## [ENTRIES]
** start **

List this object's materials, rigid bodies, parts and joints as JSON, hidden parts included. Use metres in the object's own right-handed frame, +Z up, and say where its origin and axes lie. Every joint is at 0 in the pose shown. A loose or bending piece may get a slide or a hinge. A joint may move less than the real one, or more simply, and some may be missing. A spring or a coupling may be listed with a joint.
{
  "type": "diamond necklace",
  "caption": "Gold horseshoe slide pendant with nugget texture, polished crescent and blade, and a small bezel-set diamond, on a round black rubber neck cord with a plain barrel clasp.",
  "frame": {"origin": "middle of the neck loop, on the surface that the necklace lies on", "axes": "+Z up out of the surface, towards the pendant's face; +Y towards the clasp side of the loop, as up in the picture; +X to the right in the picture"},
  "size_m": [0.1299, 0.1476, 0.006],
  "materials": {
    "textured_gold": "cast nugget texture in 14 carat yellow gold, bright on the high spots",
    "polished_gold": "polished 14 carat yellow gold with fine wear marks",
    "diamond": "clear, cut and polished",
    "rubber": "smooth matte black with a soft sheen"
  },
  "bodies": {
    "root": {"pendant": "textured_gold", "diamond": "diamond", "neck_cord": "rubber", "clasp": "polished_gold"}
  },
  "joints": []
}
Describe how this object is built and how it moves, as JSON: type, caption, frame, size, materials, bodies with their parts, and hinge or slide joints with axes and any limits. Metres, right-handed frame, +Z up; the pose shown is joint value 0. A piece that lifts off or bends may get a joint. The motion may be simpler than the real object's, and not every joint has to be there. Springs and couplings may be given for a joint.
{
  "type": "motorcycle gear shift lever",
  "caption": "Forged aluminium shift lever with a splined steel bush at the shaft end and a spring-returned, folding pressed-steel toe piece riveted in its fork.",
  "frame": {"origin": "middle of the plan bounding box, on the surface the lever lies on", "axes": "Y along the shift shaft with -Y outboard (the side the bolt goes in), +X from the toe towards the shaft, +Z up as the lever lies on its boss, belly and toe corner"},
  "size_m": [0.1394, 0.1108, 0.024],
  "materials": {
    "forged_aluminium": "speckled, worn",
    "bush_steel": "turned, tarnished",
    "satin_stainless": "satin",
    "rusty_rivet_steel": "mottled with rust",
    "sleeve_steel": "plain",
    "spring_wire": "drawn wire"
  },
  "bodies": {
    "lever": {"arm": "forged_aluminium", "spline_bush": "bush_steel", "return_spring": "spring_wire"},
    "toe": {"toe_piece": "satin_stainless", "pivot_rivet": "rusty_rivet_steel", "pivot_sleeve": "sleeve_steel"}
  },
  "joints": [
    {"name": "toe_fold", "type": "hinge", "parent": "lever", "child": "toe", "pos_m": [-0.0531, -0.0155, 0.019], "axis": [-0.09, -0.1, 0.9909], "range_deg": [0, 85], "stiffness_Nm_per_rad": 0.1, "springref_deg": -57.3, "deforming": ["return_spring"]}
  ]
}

** end **
** start **

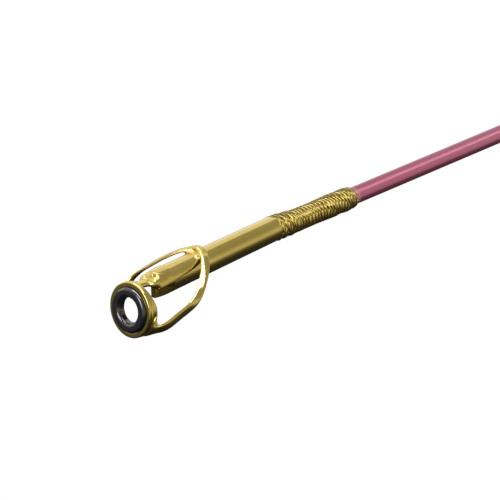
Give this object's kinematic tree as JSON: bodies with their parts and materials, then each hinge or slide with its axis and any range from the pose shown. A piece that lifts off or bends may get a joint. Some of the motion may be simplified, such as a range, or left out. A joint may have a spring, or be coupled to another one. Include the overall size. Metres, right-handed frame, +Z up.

** end **

## [TASK DIRECTIONS]
Gather all lines where the word "that" appears.

## [FULL ANSWER]
  "frame": {"origin": "middle of the neck loop, on the surface that the necklace lies on", "axes": "+Z up out of the surface, towards the pendant's face; +Y towards the clasp side of the loop, as up in the picture; +X to the right in the picture"},
Describe how this object is built and how it moves, as JSON: type, caption, frame, size, materials, bodies with their parts, and hinge or slide joints with axes and any limits. Metres, right-handed frame, +Z up; the pose shown is joint value 0. A piece that lifts off or bends may get a joint. The motion may be simpler than the real object's, and not every joint has to be there. Springs and couplings may be given for a joint.
Give this object's kinematic tree as JSON: bodies with their parts and materials, then each hinge or slide with its axis and any range from the pose shown. A piece that lifts off or bends may get a joint. Some of the motion may be simplified, such as a range, or left out. A joint may have a spring, or be coupled to another one. Include the overall size. Metres, right-handed frame, +Z up.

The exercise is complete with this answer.